La frustration donc. Parce qu'on ne m'a jamais laissée essayer ce que j'aime, on ne m'a jamais laissée éprouver mes capacités. Je ne sais pas si je peux être formidable ou m'écraser. Je n'arrive même pas à me mettre à l'épreuve seule. J'ai l'impression d'être un pantin dont on a coupé les fils et à qui on a dit "voilà, t'es une poupée maintenant, tu peux quitter le théâtre de Guignol et aller prendre le thé".
J'essaie de me laisser vivre. Je me rappelle e manière obsessionnelle les mots de ma psy "faites preuve de douceur envers vous". Toute la journée dans ma tête c'est "douceur douceur douceur" au lieu de "prendre la masse pour me taper sur la tête" comme elle dit que je fais. Mais j'ai peur, mine de rien mon intransigeance et ma dureté me dessinaient un chemin tout droit. Mais ça faisait trop mal et ça m'abîme trop, c'est vrai. Je ne sais pas construire en douceur.
J'essaie de me laisser vivre, mais quand tout s'écroule autour de moi, qu'il faut faire des choix, se mettre à l'abri et agir ça revient à mener une vie à deux vitesses. Ce qui m'épuise. Je suis toujours aussi fatiguée, je n'arrive pas à faire les efforts intellectuels poussés auxquels je me consacrais avant, je n'ai plus écrit le moindre essai, je ne termine plus mes portraits, je ne travaille rien, je sème des idées en essayant de faire des phrases qui traduisent ce que je pense, ce n'est même pas correct.

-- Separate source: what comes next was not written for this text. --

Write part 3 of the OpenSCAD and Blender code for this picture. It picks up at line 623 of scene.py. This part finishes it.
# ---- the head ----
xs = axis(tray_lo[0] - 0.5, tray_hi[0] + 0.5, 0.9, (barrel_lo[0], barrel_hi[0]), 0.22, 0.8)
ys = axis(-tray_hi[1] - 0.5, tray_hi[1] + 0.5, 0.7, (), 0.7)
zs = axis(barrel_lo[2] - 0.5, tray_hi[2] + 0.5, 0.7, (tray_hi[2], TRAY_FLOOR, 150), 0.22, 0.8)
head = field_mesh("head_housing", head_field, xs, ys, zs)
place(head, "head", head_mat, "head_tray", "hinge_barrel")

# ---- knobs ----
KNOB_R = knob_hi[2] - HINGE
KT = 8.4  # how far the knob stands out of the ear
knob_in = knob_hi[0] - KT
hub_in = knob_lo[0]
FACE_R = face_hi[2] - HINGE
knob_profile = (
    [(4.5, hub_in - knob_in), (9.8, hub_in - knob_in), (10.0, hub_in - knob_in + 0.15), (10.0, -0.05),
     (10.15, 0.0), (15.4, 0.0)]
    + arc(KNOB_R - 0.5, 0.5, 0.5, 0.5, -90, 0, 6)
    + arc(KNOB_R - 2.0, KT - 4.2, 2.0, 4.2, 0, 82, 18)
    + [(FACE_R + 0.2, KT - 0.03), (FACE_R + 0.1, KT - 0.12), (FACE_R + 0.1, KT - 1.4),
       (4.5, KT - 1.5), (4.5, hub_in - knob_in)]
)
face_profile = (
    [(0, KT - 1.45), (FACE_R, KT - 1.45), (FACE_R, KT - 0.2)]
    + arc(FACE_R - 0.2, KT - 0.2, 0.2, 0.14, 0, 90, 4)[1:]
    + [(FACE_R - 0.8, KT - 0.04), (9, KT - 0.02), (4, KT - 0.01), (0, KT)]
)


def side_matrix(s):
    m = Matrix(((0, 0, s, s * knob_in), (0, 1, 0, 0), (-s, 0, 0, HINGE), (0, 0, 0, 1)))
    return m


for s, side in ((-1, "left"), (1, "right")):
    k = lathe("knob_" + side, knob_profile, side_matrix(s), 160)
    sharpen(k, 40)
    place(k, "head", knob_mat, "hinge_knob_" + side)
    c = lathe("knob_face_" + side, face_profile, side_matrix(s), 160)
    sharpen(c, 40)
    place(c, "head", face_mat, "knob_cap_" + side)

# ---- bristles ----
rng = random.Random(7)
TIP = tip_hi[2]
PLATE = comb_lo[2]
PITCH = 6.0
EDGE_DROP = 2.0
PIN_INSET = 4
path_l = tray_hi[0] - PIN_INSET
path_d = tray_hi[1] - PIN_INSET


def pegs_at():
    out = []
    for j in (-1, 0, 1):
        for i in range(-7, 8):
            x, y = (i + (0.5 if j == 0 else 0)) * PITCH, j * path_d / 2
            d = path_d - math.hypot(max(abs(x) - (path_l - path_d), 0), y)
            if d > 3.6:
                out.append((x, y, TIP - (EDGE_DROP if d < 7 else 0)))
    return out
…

J'essaie aussi de définir les piliers de ma vie : des valeurs, une ligne de conduite, des passions. J'aurais aimé que ce soit une famille, des facultés intellectuelles, une maison. Je pleure de rage de ne pas avoir ça ! Et puis ça passe. Je reprends ce que j'ai, je me répète "de la douceur" et je souris. Ca, c'est le truc qui m'a toujours sauvée, sourire.
Avec ces piliers est-ce que je pourrais dessiner mon avenir ? Est-ce que je pourrais trouver ma voie, mon trou sur Terre ?
Oui je suis frustrée, blessée, et je n'aime pas ma vie. Je n'aime pas aller dans une fac médiocre dans une ville de taille moyenne. Moi, ce que je voudrais, en fait je le sais. Mais je ne sais pas ce que c'est : un caprice, un rêve, un besoin, un projet ?
Ce que je voudrais c'est avoir une vie à moi, pas une vie "comme dans une case". Avoir un projet qui l'occupera en entier, un projet qui vient de moi, qui apporte aux autres, un projet qui viendra de ma sueur. J'aimerais vivre au soleil, près de la mer, dans la montagne ou dans une très grande ville. J'aime ces lieux.
Je ne sais pas si je peux choisir de partir loin, de partir réaliser un rêve, je ne sais même pas si j'ai le droit d'imaginer le construire.
Je sais que je vais vite en besogne, j'ai déjà trop de choses à mener de front là. Mes propos sont décousus, c'est la fatigue. Mais franchement, mener des combats sans savoir à quoi servira le résultat n'a juste aucun sens.
On me dit que la vie est vide de sens. Iggy Pop dit "la vie n'a pas de sens, c'est pour ça que les gens vont à des concerts, composent des chansons. Alors pour essayer de gérer la mienne j'envisage mes journées comme un sandwich".
C'est bien pratique de voir la vie comme un sandwich. Alors bon appétit.